Limited, nascent collaboration

In its statement, OpenAI emphasizes how it collaborates with news organizations like the American Journalism Project and News Media Alliance.

News outlets have welcomed these conversations as they represent a healthier approach than the alternative. But these dialogues have been limited, nascent and, at least in the case of The New York Times, unappealing.

For instance, despite training on publisher data for years, OpenAI has struck only two partnerships (the AP and Axel Springer). This limited sample size runs counter to its claims of supporting the broader news ecosystem, according to Neil Katz, the founder of EyeLevel.AI.

“They’re helping news organizations? Who and how?” Katz said.

Smaller publishers, particularly ones with less bargaining power and political clout, also deserve to be compensated for their data, said Raptive chief executive Michael Sanchez. So far, no efforts to negotiate with independent creators have materialized.

And for many organizations, like The Times, the licensing offers have proven uninspiring. OpenAI has reportedly floated sums of between $1 million and $5 million to some publishers in exchange for the right to train on their data.

While these payments are unlikely to cover the production cost of most news publishers’ content, they could still prove alluring to cash-strapped media outlets, said media analyst Mauricio Cabrera.

“Rather than engaging in protracted battles that they might not win, media outlets may opt for less-than-perfect agreements that provide them with much-needed financial support,” Cabrera said.

Regurgitation is a red herring

Both The Times’ lawsuit and the response from OpenAI addressed the issue of memorization and regurgitation, which occur when a large-language model (LLM) generates a response that replicates its source material verbatim.

When OpenAI says regurgitation is a bug it hopes to fix, that doesn’t mean it will clean up its sources. It means it will hide them better. Neil Katz, founder of EyeLevel.AI.

The Times spotlighted the issue because it most clearly resembles plagiarism and offers clear proof that its reporting has been ingested by an LLM, according to the lawsuit. In response, OpenAI claimed these instances are rare errors.

But the issue, while potentially helpful for grounding a legal argument, is ultimately a distraction from the primary debate over fair use, sources said. In vowing to eliminate regurgitation, OpenAI means only that it will improve how ChatGPT presents information, not how it ingests it.

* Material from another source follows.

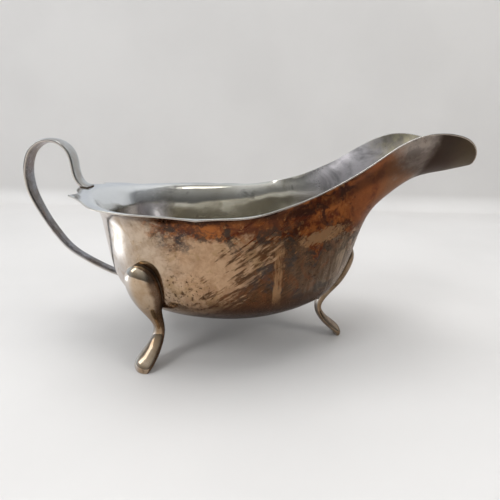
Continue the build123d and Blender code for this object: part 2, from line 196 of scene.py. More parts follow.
def surface_grid(u, v):
    """Outer surface of the bowl at stations u (0..20, closed) and rings v."""
    u = np.mod(u, 20.0)
    back = u > 10
    folded = np.where(back, 20 - u, u)
    rings = []
    for ring in RINGS:
        ring = np.array(ring, float)
        rings.append(closed_spline(np.vstack([ring, (ring[1:-1] * [1, -1, 1])[::-1]]), folded))
    rings.append(rim_points(folded))
    rings = np.array(rings)
    surface = open_spline(rings, np.arange(len(rings)), v)
    surface[..., 1] *= np.where(back, -1, 1)
    return surface


def grid_normals(surface):
    du = np.roll(surface, -1, 1) - np.roll(surface, 1, 1)
    dv = np.gradient(surface, axis=0)
    n = np.cross(dv, du)
    return n / np.linalg.norm(n, axis=-1, keepdims=True)


NU = 480
U = np.arange(NU) * 20.0 / NU
V = np.linspace(0, len(RINGS), 151)
OUT = surface_grid(U, V)
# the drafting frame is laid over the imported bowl: same middle in x, same table plane
bowl_low, bowl_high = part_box("bowl")
X_MID = (OUT[..., 0].min() + OUT[..., 0].max()) / 2 - 1000 * (bowl_low[0] + bowl_high[0]) / 2
OUT[..., 0] -= X_MID
NRM = grid_normals(OUT)

# ---------------------------------------------------------------- helpers
def wave(points, seed, size, count=14):
    """Smooth seeded noise in -1..1 from a few sine waves, size in mm."""
    rng = np.random.RandomState(seed)
    total = np.zeros(points.shape[:-1])
    for _ in range(count):
        k = rng.normal(size=3)
        k *= rng.uniform(0.6, 1.7) * 2 * np.pi / size / np.linalg.norm(k)
        total += np.sin(points @ k + rng.uniform(0, 2 * np.pi))
    return total / math.sqrt(count)


def mesh_from(name, vertices, faces, attributes=None):
    mesh = bpy.data.meshes.new(name)
    mesh.from_pydata([tuple(p) for p in (np.asarray(vertices) * MM).tolist()], [], faces)
    mesh.update()
    for key, values in (attributes or {}).items():
        layer = mesh.attributes.new(key, "FLOAT", "POINT")
        layer.data.foreach_set("value", np.asarray(values, np.float32).ravel())
    mesh.shade_smooth()
    piece = bpy.data.objects.new(name, mesh)
    bpy.context.scene.collection.objects.link(piece)
    return piece


def grid_faces(rows, cols, closed=True, start=0, flip=False):
    faces = []
    for i in range(rows - 1):
        for j in range(cols if closed else cols - 1):
            k = (j + 1) % cols
            quad = (start + i * cols + j, start + i * cols + k, start + (i + 1) * cols + k, start + (i + 1) * cols + j)
            faces.append(quad[::-1] if flip else quad)
    return faces


def fan(ring_start, cols, centre, flip=False):
    return [((centre, ring_start + (j + 1) % cols, ring_start + j) if not flip
             else (centre, ring_start + j, ring_start + (j + 1) % cols)) for j in range(cols)]


# ---------------------------------------------------------------- bowl
wobble = 0.10 * wave(OUT, 11, 42.0) + 0.030 * wave(OUT, 12, 15.0)
fade = smooth01((OUT[..., 2] - 17.0) / 5.0) * smooth01((len(RINGS) - V[:, None]) / 1.2)
OUTER = OUT + NRM * (wobble * fade)[..., None]
OUTER[0] = OUT[0]
thin = smooth01((V - (len(RINGS) - 1.8)) / 1.8)
SHEET = WALL - (WALL - RIM_WALL) * thin
INNER = OUTER - SHEET[:, None, None] * NRM
INNER[0, :, 2] = OUTER[0, :, 2] + WALL

side = OUTER[-1] - OUTER[-3]
side -= NRM[-1] * (side * NRM[-1]).sum(-1, keepdims=True)
side /= np.linalg.norm(side, axis=-1, keepdims=True)
middle = (OUTER[-1] + INNER[-1]) / 2
rim_rows = []
for angle in np.linspace(0, np.pi, 9)[1:-1]:
    rim_rows.append(middle + NRM[-1] * math.cos(angle) * RIM_WALL / 2 + side * math.sin(angle) * RIM_WALL * 0.42)
rim_rows = np.array(rim_rows)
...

“When OpenAI says regurgitation is a bug it hopes to fix, that doesn’t mean it will clean up its sources,” Katz said. “It means it will hide them better.”

The fallacy of opting out

OpenAI also claims that publishers can shield their data from its LLMs by choosing to opt out, which The Times itself did in August 2023.

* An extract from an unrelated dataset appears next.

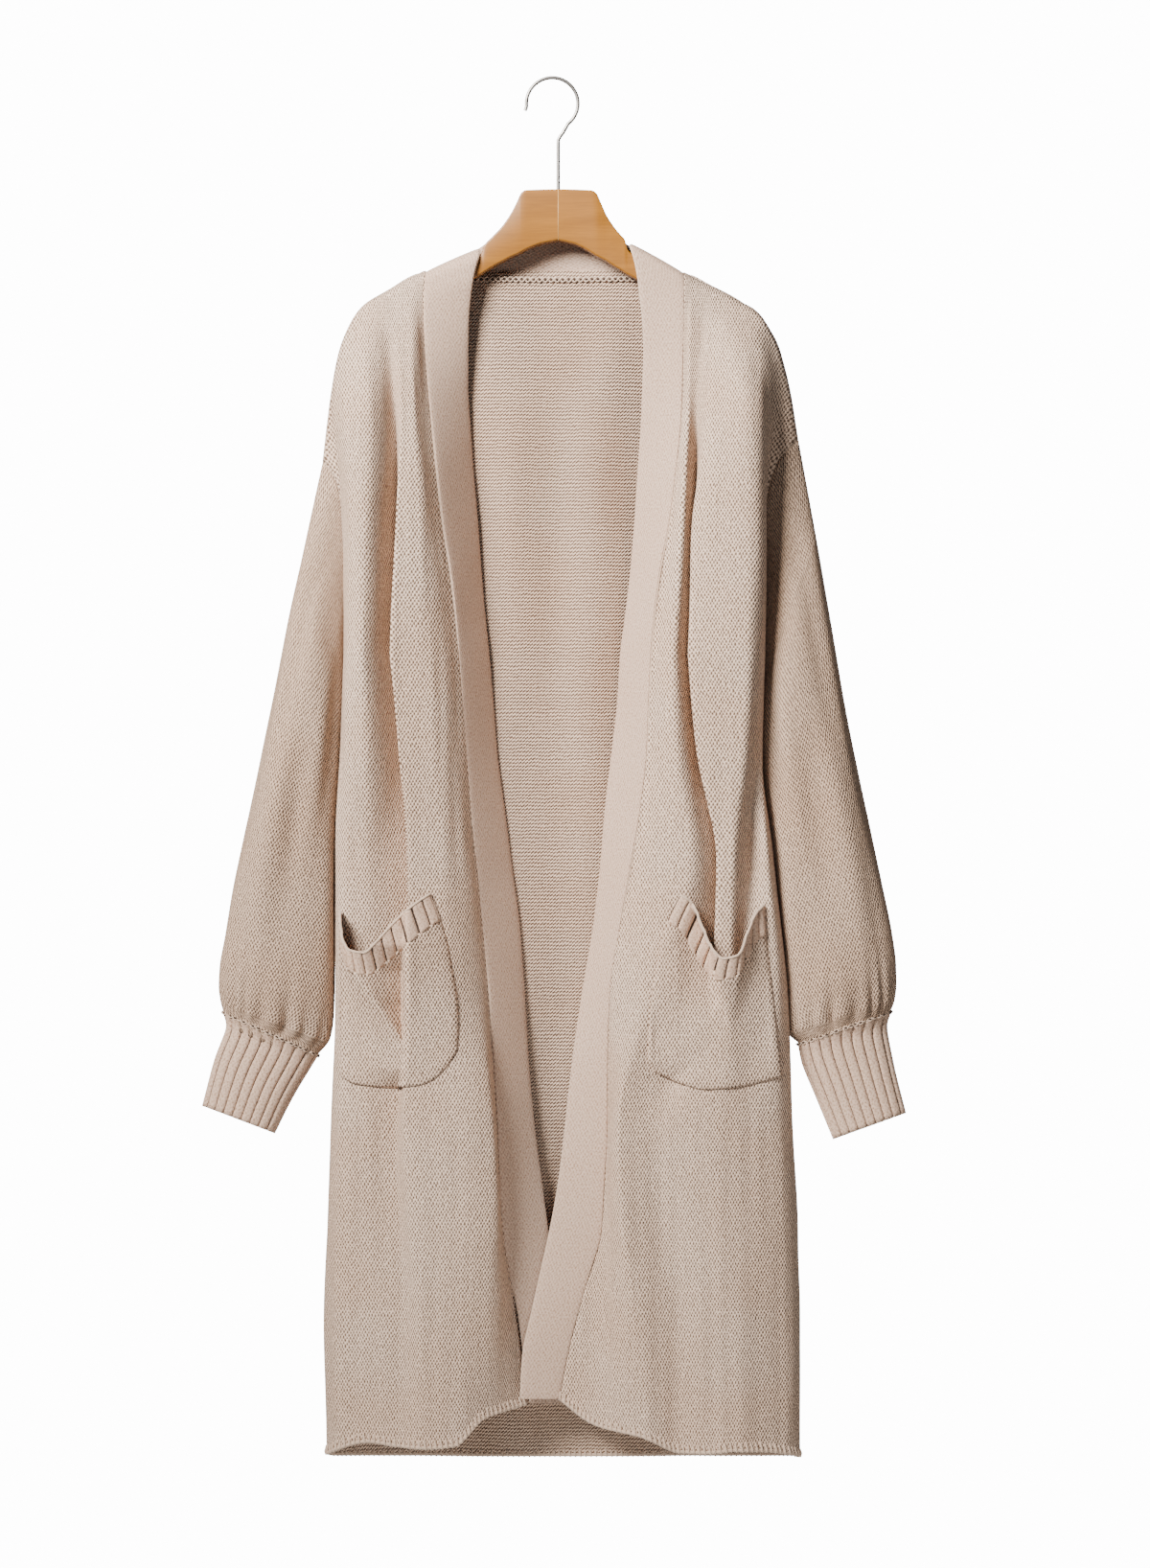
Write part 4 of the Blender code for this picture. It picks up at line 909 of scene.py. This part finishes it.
# %% [markdown]
# ## Pockets
# Two patches are sewn on flat at their sides and bottom, while the mouths hang open
# in a soft sag. Each is laid over the panel it sits on: the helper finds the
# foremost cloth near a point, so the patch bridges the narrow folds under it.

# %% The pocket patches and their ribbed mouths
POCKETS = {"right": {
    "mouth": ((-177, -695), (-175, -716), (-169, -727), (-158, -729), (-147, -720), (-136, -708),
              (-125, -697), (-112, -686.5), (-102, -680)),
    "bottom": ((-176, -832), (-165, -838), (-152, -840), (-139, -841), (-125, -841), (-113, -840),
               (-100, -835), (-88, -823), (-80, -810)),
    "inner_edge": ((0, 0), (0.15, 8), (0.35, 13), (0.6, 13), (0.8, 9), (1, 0)),
    "sag": (-0.55, 12.0),   # where the mouth hangs open most, and how far
}, "left": {
    "mouth": ((107, -681), (117, -688), (126, -708), (133, -724), (143, -734), (155, -731),
              (163, -712), (170, -696), (176, -690)),
    "bottom": ((80, -820), (87, -829), (96, -833), (109, -838.5), (127, -843), (145, -842),
               (160, -840), (175, -837), (191, -832)),
    "inner_edge": ((0, 0), (0.15, -11), (0.35, -15), (0.6, -13), (0.8, -8), (1, 0)),
    "sag": (0.1, 13.0),
}}
WELT = 21.0      # height of the ribbed mouth
LIFT = 2.6       # middle of the pocket cloth in front of the middle of the panel
CLEAR = 2.3      # the least that this distance may come to
POCKET_RIBS = 11
REACHES = {"near": 2, "wide": 5}    # millimetres to either side in which cloth is felt


def depth_map(table, reach):
    """Foremost cloth within reach, every millimetre across, where the pockets lie."""
    levels, xs = np.arange(-850, -670, 2.0), np.arange(-200, 215, 1.0)
    rows = []
    for level in levels:
        line = across(stations_level(table, level), np.linspace(0, len(table["lines"]) - 1, 160))
        order = np.argsort(line[:, 0])
        y = np.interp(xs, line[order, 0], line[order, 1])
        rows.append(np.min([np.roll(y, d) for d in range(-reach, reach + 1)], axis=0))
    return levels, xs, np.array(rows)


DEPTHS = {(side, name): depth_map(FOLDS[side], reach) for side in SIDES for name, reach in REACHES.items()}


def panel_depth(side, reach, x, level):
    """The foremost cloth within reach of one point, read off between two levels."""
    levels, xs, rows = DEPTHS[side, reach]
    k, t = divmod(np.clip((level - levels[0]) / 2, 0, len(levels) - 2), 1)
    return np.interp(x, xs, rows[int(k)]) * (1 - t) + np.interp(x, xs, rows[int(k) + 1]) * t


def depths_under(side, reach, x, z):
    """The panel's depth under every point of a grid."""
    return np.array([[panel_depth(side, reach, a, b) for a, b in zip(*rows)] for rows in zip(x, z)])


def hang(share, down, sag, across_power, down_power):
    """How far the patch hangs forward: most at the mouth, nothing at the seams."""
    middle, reach = sag
    lean = 1 + 0.3 * np.cos(math.pi * (share * 2 - 1 - middle))
    return np.sin(math.pi * share) ** across_power * (1 - down) ** down_power * reach * lean


def pocket_grid(side, columns, downs):
    """Points of the patch; downs run from the mouth (0) to the bottom (1)."""
    shape = POCKETS[side]
    top, low = (smooth_rows(shape[edge], columns) for edge in ("mouth", "bottom"))
    share, down = np.linspace(0, 1, columns), np.array(downs)[:, None]
    bulge = smooth(*zip(*shape["inner_edge"]), down)
    near_seam = np.where(bulge > 0, share, 1 - share)
    x = top[:, 0] * (1 - down) + low[:, 0] * down + bulge * near_seam ** 2 * 0.55
    z = top[:, 1] * (1 - down) + low[:, 1] * down
    y = depths_under(side, "wide", x, z) - LIFT - hang(share, down, shape["sag"], 1.3, 1.2)
    return np.stack([x, y, z], axis=-1)


def blend(low, high, x):
    """0 up to low, 1 from high on, and an easy curve between."""
    t = np.clip((x - low) / (high - low), 0, 1)
    return t * t * (3 - 2 * t)


# %% [markdown]
# Both pockets sag at the mouth, and the sag runs down the patch as a crease. On the
# viewer's left a diagonal ridge falls to the foot of the panel's deep fold, with a
# dark hollow behind it. On the right a narrow V points down between two hollows.

# %% The creases of the two patches
def crease_right(x, z, y):
    """Depth of the patch with the diagonal ridge; y is its depth without."""
    ridge = np.interp(-z, (680, 729, 742, 772, 803, 850), (-179, -173, -167, -146, -125, -124))
    crest = np.interp(-z, (680, 729, 760, 803, 850), (-39.0, -43.0, -46.0, -46.0, -42.0))
    deep = np.interp(-z, (722, 744, 775, 795, 806), (-45.0, -28.0, -24.0, -33.0, -44.0))
    before = -27.0 + (crest + 27.0) * np.clip((x + 181) / np.maximum(ridge + 181, 2), 0, 1)
    behind = crest + (deep - crest) * np.clip((x - ridge) / np.maximum(-123 - ridge, 3), 0, 1)
    return np.where(x < -122.5, np.where(x > ridge, behind, before), y)


def crease_left(x, z, y):
    """Depth of the patch with the narrow V; y is its depth without."""
    fade = 1 - blend(738, 802, -z)
    left = np.interp(-z, (690, 728, 795), (118, 134, 147.0))
    right = np.interp(-z, (690, 735, 795), (166, 158, 148.0))
    flat = np.interp(x, (90, 120, 147, 178), (-39.5, -41.5, -43.0, -35.0))
    flank = np.interp(x, (88, 105, 131), (-42.0, -40.0, -26.0))
    beyond = np.interp(x - right, (0, 9, 22), (-42.5, -37.0, -35.0))
    shaped = np.where(x < left, flank, np.where(x > right, beyond, -43.0))
    return np.where((x > 84) & (x < 182), shaped * fade + flat * (1 - fade), y)


CREASE = {"right": crease_right, "left": crease_left}


def place_patch(side, columns, downs):
    """Patch points laid clear of the panel, with the creases pressed in."""
    grid = pocket_grid(side, columns, downs)
    y = grid[..., 1]
    for _ in range(6):    # small steps are levelled, only ever toward the viewer
        y[:, 1:-1] = np.minimum(y[:, 1:-1], (y[:, :-2] + y[:, 2:]) / 2)
    x, z = grid[..., 0], grid[..., 2]
    share, drop = np.linspace(0, 1, columns), np.array(downs)[:, None]
    shaped = CREASE[side](x, z, y) - 0.75 * hang(share, drop, POCKETS[side]["sag"], 1.1, 2.2)
    # the sides are sewn down, and so is the bottom, so both follow the panel
    rim = np.minimum(np.minimum(share, 1 - share) * columns / 2.5, 1)
    sewn = np.clip((drop - 0.86) / 0.14, 0, 1) ** 1.5
    clear = depths_under(side, "near", x, z) - CLEAR
    shaped = np.minimum(clear * (1 - rim) + shaped * rim, clear)
    y[:] = shaped * (1 - sewn) + clear * sewn
    for _ in range(2):
        y[:, 1:-1] = (y[:, :-2] + 2 * y[:, 1:-1] + y[:, 2:]) / 4
    return grid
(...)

But the assertion is misleading, said Sanchez. Even if a publisher opts out now, LLMs have trained on its data for years, long before media companies had such an option.

Further, some LLMs, such as Google’s Search Generative Experience, use the same technology to crawl websites as they do to index them, said Caswell. So if a publisher opts out of SGE, it risks jeopardizing its search visibility.

Media companies face a similar challenge with Microsoft’s Copilot product: If they opt out, they will not surface in search results.

“An opt-out after the model has been trained is no opt-out at all,” Sanchez said.

The contested limits of fair use

Nearly every legal case against LLMs centers on the concept of fair use, which is integral to copyright law.

In its statement, OpenAI claims that training is fair use, but The Times and others contest that claim.

At its core, LLMs do exactly what humans do, reading and learning from publicly available content, said David Caswell, founder of the strategic gen AI firm Storyflow.

Ultimately, legal experts are split on the issue, meaning it will likely be decided in a court of law.